IMAGINE: a star footballer, say David Beckham, combs his centre-parting to ask a favour of his fiancee's employer. Can Vicky have next Wednesday and Thursday off so we can get married? Two days! But the employer happens also to be the chairman of a rival club, currently in a comic state of disarray, and he spies a chance to save his team.

How does a transfer, a part-time job in the firm's packing department, on top of your pounds 12 a week, and a little house so you won't have to live with Vicky's folks, sound to you? Yes please Mr Sugar, says the earnest Becksy, searching for his forelock, Mr Ferguson doesn't like me dribbling at United.

The Professional Footballers Association should have demanded to sponsor Chester Gateway's ingenious idea to revive Basil Thomas' 1948 football comedy since it serves to show exactly how they can now afford to do so. In that era of the leather ball, the 2pm kick-off and the maximum wage, the footballer is Red Rutter, "the Dribbler", of Todchester Rovers (Tony Forsyth), and the chairman Joseph Lawson (Kenneth Gilbert) who has let his printing business go to pot in his quest for trophies for Burnville United.

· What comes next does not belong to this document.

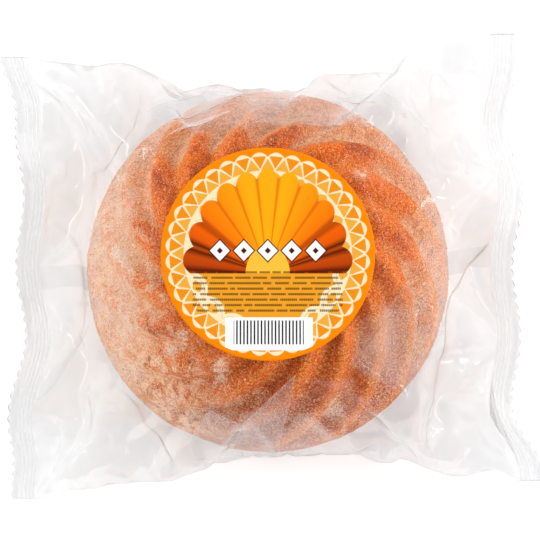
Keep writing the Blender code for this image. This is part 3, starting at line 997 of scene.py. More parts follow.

Appropriately there is not a glimpse of green here for the real action is in office and boardroom, beautifully recreated in period by Norman Coates with its wooden filing cabinets, ponderous panelling and yards of full worsted. Moreover, it is staged by someone who was there: Frith Banbury directed the West End premiere of , as he did, among many others, Rattigan's The Deep Blue Sea. He can clearly still cover every blade of grass. But the future can be glimpsed working itself up.

The parallel plot in which Lawson's firm is sliding towards failure is a microcosm of an industry reluctant to modernise and trading on the uncritical patronage of its traditional clients. This action is perceptively and quite movingly associated with the hesitant middle-aged romance of Lawson's secretary (Angela Scoular) and the major client's rep, excellently played Philip Bond. It is fascinating to see a work with no pretension at all to be a serious "issues" play dealing so effectively with ground- level economics. And the future economics of football are also in sight.

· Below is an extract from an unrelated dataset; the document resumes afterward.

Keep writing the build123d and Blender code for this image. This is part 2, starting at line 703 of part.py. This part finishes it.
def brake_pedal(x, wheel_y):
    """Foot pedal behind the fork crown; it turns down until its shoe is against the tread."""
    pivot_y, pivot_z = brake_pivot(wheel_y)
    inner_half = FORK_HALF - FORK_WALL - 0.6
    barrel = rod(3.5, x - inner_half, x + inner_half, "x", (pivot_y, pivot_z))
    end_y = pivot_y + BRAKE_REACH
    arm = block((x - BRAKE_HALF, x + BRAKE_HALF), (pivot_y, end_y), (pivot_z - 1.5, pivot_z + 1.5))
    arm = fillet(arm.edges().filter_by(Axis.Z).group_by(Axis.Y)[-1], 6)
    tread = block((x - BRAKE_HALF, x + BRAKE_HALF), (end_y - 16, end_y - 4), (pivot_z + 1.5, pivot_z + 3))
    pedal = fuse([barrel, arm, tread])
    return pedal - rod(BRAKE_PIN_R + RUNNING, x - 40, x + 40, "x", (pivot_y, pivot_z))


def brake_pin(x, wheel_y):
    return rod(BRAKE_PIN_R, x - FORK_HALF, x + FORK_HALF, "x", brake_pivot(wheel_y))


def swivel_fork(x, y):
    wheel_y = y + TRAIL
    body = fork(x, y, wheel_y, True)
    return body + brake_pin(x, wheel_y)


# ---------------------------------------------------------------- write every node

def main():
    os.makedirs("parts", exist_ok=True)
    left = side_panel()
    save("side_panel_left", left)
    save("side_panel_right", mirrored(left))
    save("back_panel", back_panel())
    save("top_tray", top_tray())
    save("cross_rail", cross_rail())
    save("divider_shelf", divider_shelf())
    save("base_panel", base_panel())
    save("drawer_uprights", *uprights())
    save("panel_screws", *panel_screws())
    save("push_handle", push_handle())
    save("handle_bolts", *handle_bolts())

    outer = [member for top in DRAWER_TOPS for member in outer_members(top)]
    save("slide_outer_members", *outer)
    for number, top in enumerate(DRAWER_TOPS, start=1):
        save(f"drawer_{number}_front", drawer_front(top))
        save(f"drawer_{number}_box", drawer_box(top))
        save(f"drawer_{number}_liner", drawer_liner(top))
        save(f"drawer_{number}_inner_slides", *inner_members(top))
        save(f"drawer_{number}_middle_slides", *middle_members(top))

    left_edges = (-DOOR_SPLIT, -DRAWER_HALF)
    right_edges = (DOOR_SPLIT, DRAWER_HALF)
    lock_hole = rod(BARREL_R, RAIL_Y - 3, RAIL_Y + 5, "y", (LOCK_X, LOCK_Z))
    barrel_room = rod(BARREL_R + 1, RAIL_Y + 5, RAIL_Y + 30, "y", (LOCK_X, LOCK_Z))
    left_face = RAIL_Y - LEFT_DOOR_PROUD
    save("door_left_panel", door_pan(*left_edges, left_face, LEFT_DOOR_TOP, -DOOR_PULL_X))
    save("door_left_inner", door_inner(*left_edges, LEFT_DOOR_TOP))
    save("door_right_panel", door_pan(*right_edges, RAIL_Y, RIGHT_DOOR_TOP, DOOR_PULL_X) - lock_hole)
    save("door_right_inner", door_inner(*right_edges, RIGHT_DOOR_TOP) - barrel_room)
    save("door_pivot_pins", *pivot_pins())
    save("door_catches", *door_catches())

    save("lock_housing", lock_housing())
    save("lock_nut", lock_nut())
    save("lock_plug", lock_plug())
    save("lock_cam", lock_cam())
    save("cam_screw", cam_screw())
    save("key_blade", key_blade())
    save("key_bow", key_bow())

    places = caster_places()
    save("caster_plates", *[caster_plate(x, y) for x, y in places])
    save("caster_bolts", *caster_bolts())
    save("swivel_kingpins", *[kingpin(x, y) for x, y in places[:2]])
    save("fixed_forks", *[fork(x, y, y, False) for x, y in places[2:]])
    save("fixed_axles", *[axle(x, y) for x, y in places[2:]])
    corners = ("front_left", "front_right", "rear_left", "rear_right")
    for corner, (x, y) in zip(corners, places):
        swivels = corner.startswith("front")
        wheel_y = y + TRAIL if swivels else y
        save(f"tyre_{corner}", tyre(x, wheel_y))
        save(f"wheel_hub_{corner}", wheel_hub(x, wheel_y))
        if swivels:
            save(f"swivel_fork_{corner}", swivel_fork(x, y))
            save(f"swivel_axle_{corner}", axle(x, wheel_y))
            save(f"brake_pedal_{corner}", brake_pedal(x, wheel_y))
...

Apparently a butter-wouldn't-melt office mouse Ned's fiancee Mavis sees exactly the injustice of the chattel system and what the earning power of her "young man" really is.

Chloe Newsome may look like porcelain but she shows Mavis has certainly some shot on her. Perhaps, back in 1948, Jimmy Hill was in the gods taking notes. Unfortunately the play recoils from modernity with the revanchism of Corinthian values in the person of the old amateur and new chairman Jack Bannerman (Antony Gabriel).

The game's the thing once more, and gone is the old deference. When Mavis tries to open negotiations with him she is quickly silenced. But not for long, not for long.